-- JOB --
Filter the data below for the string "from" and copy each matching line.

BEGIN DATASET ROWS

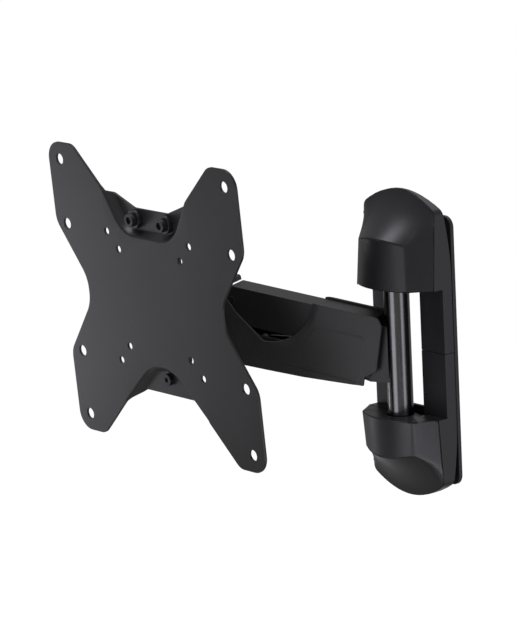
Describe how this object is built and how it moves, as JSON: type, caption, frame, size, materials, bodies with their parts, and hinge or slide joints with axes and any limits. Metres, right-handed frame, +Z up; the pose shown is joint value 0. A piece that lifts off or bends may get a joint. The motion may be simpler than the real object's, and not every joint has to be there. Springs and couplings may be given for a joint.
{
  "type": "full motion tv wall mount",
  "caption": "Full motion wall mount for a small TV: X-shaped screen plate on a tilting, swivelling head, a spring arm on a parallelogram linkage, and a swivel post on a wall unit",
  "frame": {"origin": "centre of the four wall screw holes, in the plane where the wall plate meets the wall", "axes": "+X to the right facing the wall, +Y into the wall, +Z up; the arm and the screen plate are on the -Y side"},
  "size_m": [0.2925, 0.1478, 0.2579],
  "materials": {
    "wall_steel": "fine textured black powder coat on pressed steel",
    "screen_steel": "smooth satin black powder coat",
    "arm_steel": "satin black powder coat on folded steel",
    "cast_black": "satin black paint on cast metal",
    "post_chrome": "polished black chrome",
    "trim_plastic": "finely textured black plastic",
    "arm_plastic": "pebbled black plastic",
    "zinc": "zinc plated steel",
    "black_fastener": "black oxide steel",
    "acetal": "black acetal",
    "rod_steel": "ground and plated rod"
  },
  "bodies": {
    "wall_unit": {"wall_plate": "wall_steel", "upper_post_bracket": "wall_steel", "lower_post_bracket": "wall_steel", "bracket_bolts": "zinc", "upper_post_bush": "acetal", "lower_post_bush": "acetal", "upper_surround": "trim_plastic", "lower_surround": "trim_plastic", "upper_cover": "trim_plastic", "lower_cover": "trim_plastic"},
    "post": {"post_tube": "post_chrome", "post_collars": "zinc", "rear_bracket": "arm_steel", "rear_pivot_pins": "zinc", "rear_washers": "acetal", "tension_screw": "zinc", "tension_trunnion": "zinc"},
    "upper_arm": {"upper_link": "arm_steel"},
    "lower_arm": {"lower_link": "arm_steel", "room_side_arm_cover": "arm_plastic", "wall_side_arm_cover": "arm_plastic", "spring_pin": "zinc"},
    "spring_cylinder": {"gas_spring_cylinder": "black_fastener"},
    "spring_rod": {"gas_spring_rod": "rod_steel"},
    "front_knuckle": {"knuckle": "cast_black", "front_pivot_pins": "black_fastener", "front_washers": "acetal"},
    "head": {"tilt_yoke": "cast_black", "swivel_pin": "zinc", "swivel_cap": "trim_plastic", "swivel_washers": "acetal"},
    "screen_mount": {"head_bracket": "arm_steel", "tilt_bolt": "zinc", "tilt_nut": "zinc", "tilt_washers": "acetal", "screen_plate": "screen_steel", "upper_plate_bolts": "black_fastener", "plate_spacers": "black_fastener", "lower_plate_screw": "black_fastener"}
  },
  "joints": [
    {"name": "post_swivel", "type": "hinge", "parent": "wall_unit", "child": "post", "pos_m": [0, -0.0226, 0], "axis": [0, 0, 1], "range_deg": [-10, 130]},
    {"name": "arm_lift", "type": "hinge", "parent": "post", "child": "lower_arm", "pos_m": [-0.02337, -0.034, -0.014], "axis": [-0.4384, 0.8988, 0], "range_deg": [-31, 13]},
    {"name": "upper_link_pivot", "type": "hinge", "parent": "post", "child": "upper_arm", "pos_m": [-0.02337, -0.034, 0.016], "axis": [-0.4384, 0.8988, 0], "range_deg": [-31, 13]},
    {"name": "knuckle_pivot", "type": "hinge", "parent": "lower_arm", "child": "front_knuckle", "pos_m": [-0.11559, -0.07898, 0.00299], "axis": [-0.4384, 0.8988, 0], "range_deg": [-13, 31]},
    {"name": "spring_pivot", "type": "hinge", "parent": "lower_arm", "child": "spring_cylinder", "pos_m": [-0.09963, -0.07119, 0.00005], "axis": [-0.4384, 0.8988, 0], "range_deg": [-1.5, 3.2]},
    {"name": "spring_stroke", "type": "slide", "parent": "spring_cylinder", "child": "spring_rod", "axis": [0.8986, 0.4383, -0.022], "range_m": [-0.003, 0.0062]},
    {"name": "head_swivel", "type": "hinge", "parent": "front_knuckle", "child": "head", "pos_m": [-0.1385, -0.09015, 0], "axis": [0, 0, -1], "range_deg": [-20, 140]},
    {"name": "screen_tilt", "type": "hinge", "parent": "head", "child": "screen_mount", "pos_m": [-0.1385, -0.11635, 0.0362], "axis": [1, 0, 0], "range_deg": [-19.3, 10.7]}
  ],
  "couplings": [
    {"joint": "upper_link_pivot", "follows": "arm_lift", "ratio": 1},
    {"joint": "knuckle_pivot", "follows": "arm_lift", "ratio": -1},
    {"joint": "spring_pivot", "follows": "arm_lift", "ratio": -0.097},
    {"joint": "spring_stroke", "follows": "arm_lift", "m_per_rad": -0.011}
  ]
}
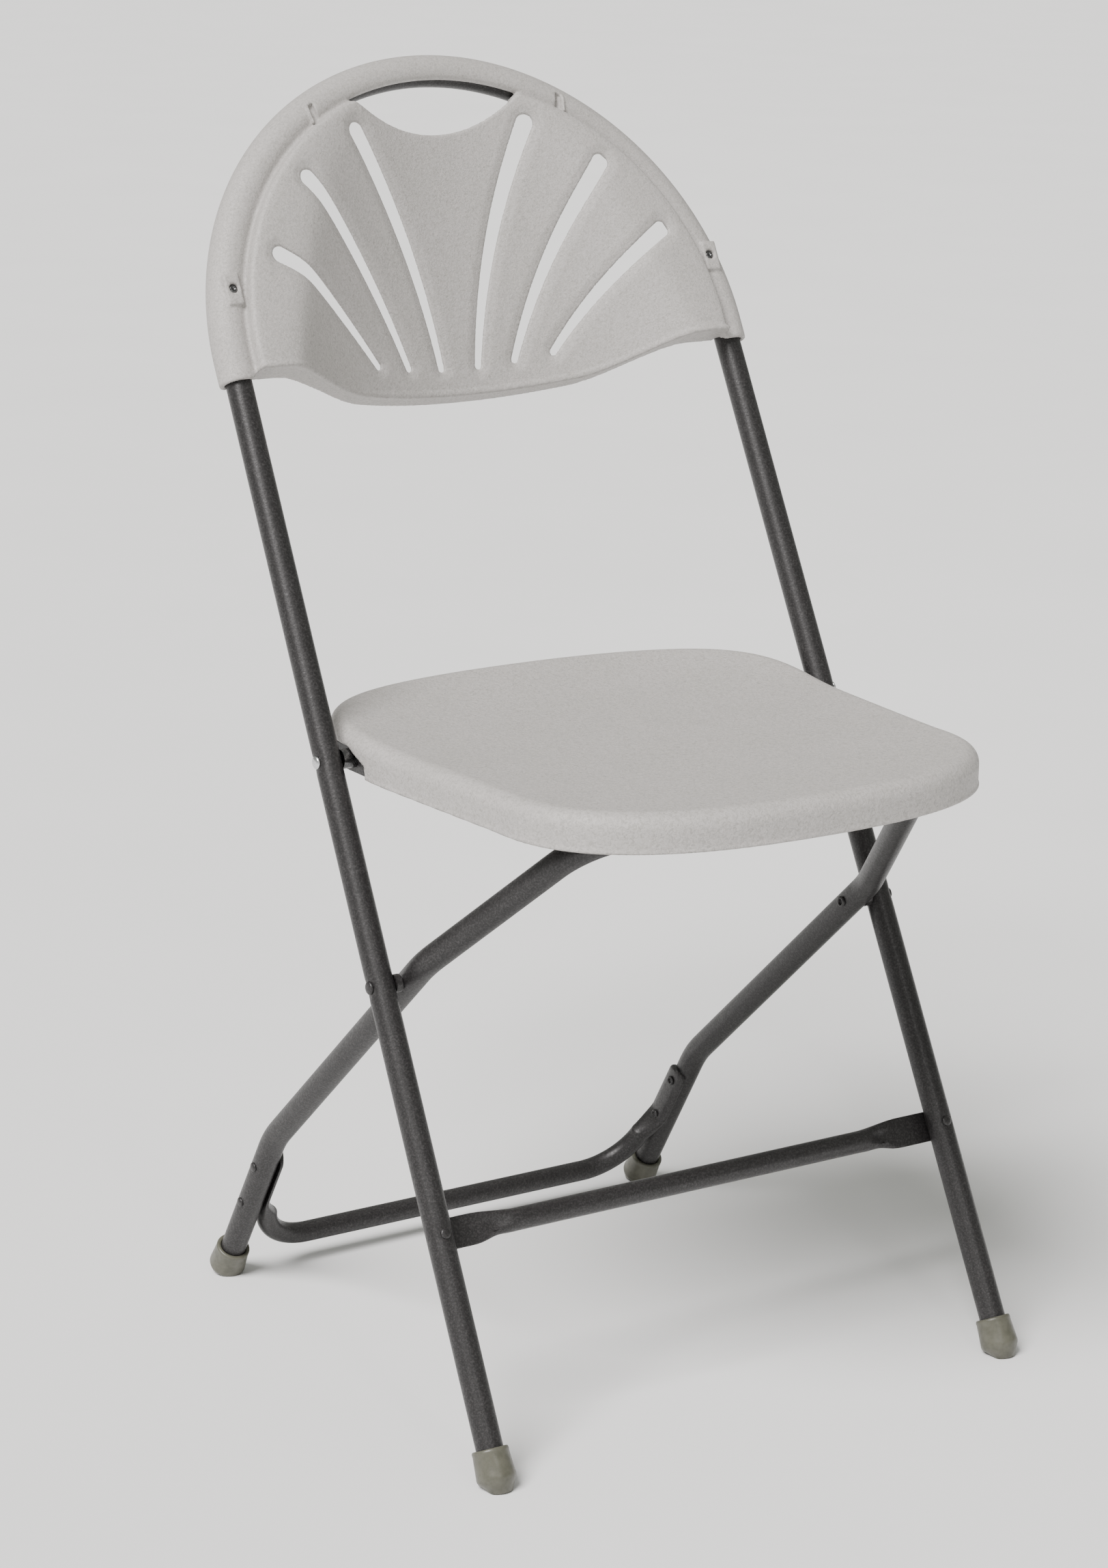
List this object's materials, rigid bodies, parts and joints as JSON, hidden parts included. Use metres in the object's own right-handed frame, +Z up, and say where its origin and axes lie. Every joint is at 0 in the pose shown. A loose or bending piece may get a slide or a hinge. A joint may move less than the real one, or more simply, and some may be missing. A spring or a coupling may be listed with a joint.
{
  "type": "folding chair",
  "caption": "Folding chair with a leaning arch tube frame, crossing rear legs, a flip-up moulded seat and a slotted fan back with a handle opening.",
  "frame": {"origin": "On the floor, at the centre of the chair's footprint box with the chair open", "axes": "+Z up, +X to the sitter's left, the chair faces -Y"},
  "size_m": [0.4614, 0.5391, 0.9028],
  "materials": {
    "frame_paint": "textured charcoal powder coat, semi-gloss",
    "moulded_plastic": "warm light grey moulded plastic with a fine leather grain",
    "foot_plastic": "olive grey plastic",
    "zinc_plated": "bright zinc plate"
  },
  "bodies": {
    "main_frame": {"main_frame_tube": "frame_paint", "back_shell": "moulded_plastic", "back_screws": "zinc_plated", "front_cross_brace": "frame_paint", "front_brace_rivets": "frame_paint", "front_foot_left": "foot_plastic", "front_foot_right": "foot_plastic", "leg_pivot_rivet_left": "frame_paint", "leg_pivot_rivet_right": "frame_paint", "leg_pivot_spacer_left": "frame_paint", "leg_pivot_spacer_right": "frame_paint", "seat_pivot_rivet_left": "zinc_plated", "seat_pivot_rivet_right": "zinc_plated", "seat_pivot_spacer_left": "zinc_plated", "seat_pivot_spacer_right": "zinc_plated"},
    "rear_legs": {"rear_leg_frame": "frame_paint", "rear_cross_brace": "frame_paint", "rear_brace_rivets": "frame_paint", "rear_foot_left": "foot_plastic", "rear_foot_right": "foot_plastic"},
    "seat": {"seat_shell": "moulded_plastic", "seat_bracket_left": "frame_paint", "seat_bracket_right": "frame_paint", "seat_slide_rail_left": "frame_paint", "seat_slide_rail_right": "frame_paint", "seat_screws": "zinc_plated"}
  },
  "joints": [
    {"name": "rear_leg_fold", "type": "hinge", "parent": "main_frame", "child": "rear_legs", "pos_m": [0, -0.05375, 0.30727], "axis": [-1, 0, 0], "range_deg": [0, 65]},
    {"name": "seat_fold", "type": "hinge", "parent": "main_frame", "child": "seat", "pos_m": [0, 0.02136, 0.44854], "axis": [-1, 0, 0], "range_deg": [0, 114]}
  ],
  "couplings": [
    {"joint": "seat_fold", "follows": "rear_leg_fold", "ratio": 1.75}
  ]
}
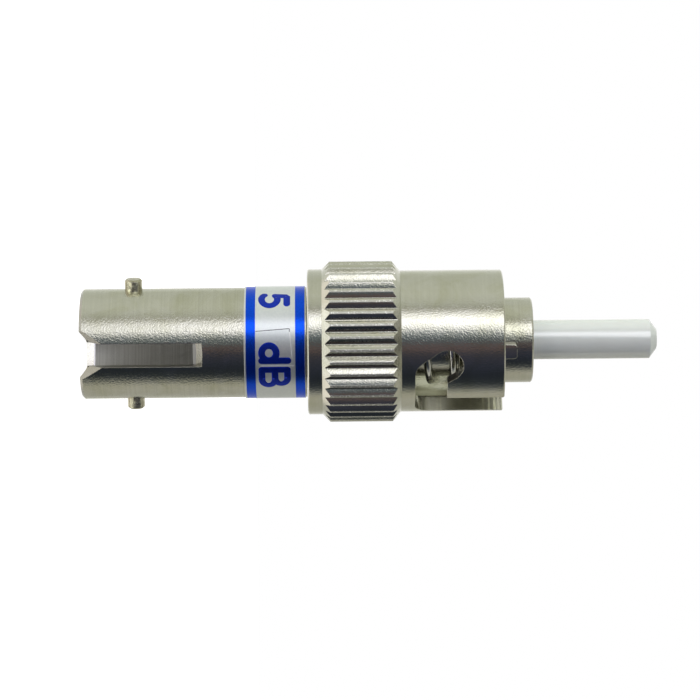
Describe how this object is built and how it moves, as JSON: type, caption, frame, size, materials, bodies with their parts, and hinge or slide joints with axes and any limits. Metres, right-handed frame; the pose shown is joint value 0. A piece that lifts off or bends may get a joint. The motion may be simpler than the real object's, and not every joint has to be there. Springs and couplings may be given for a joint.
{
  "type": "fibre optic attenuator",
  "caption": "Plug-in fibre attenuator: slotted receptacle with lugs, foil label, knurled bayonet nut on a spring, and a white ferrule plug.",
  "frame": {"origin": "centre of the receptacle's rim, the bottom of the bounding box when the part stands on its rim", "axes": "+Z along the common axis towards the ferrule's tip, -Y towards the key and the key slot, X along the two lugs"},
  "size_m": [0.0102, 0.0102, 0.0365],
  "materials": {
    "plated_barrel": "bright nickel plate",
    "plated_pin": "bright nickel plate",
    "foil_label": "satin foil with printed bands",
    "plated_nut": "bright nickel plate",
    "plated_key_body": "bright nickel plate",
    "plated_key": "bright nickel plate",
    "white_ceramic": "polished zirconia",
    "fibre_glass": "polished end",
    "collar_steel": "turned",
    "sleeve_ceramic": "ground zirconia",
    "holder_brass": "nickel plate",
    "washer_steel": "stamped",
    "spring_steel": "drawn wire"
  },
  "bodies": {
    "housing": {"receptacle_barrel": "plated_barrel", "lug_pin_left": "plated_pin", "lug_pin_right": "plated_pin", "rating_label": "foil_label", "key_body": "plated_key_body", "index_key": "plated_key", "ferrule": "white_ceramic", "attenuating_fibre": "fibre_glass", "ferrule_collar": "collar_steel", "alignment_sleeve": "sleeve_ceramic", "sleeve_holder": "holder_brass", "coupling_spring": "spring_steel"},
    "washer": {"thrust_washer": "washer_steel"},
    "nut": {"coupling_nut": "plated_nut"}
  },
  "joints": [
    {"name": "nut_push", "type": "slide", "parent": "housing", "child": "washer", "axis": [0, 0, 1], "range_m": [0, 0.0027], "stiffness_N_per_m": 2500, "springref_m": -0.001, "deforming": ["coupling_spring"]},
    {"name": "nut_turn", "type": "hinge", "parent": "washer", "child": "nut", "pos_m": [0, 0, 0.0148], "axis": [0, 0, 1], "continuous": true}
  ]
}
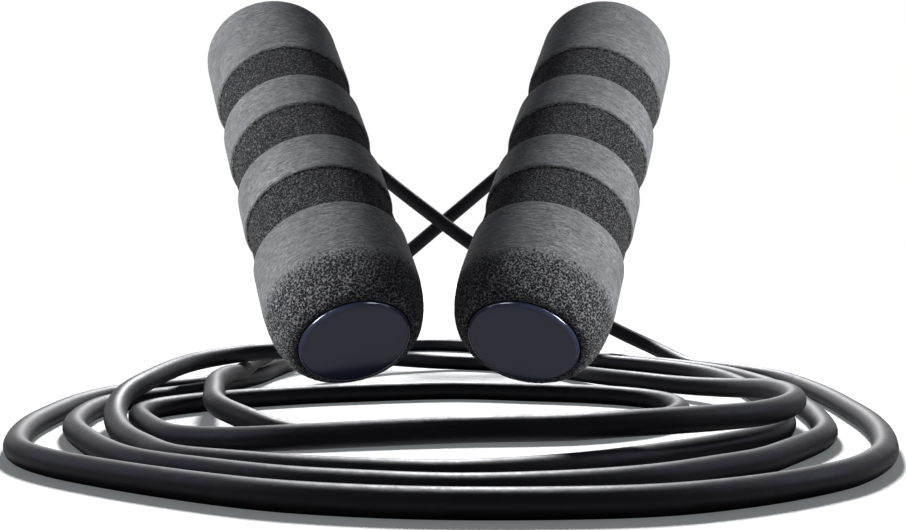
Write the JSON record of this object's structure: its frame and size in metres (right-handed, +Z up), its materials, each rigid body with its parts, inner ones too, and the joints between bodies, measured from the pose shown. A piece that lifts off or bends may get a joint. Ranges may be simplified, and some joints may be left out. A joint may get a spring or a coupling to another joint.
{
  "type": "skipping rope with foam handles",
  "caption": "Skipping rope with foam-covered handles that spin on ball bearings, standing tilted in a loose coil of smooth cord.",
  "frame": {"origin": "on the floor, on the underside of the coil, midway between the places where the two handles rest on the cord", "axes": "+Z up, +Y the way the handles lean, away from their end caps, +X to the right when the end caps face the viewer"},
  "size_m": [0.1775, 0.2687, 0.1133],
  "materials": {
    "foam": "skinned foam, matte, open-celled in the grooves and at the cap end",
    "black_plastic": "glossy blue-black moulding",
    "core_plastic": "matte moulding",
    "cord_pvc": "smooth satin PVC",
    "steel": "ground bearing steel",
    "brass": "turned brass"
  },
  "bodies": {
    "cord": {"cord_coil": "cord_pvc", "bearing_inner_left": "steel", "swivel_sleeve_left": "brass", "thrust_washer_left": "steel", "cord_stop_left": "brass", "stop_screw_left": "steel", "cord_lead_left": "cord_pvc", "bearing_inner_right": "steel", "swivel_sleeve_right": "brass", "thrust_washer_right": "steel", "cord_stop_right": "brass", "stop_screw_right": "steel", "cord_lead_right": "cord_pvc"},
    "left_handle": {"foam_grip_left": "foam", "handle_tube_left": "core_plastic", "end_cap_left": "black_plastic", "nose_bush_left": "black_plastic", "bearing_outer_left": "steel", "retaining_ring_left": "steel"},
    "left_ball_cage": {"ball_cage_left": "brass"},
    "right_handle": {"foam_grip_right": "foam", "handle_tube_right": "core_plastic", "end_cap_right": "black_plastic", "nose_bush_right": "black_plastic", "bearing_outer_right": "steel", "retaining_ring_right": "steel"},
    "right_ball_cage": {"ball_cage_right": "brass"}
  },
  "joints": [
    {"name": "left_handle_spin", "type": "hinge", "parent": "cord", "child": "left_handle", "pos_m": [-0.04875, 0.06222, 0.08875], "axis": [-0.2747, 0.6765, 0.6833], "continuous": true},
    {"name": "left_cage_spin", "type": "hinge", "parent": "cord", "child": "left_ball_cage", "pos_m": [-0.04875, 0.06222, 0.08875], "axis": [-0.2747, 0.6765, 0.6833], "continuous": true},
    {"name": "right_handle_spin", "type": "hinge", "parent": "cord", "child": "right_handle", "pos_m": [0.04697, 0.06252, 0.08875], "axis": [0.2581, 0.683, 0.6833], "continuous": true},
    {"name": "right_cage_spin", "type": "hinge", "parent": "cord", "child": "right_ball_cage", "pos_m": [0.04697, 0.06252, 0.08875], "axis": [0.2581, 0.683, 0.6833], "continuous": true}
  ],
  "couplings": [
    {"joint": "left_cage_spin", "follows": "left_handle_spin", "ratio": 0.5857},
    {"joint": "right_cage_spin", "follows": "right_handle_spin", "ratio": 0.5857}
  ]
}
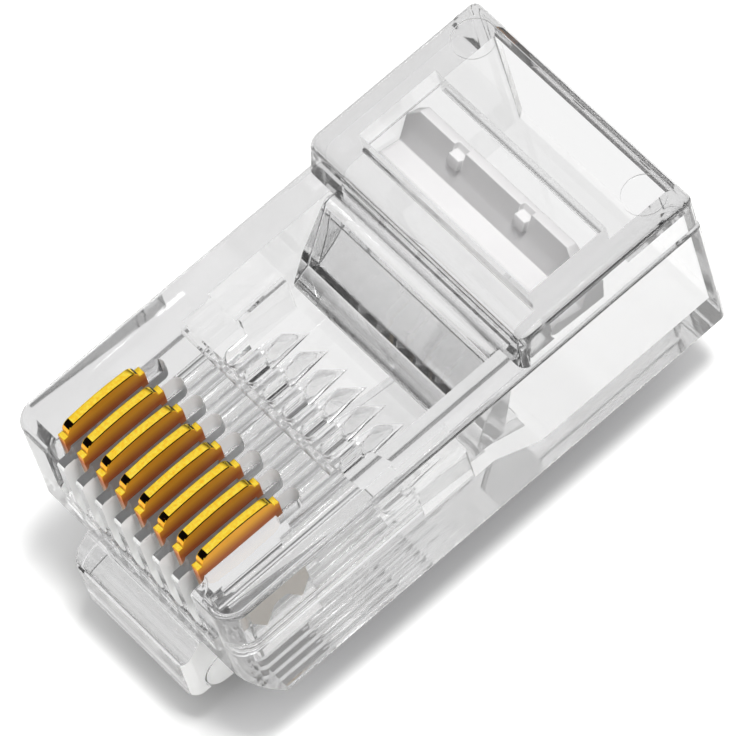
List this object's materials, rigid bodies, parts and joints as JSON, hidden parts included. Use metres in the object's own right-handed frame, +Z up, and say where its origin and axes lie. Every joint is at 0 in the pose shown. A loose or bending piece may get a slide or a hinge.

END DATASET ROWS

-- FULL OUTPUT --
Write the JSON record of this object's structure: its frame and size in metres (right-handed, +Z up), its materials, each rigid body with its parts, inner ones too, and the joints between bodies, measured from the pose shown. A piece that lifts off or bends may get a joint. Ranges may be simplified, and some joints may be left out. A joint may get a spring or a coupling to another joint.
  "frame": {"origin": "on the floor, on the underside of the coil, midway between the places where the two handles rest on the cord", "axes": "+Z up, +Y the way the handles lean, away from their end caps, +X to the right when the end caps face the viewer"},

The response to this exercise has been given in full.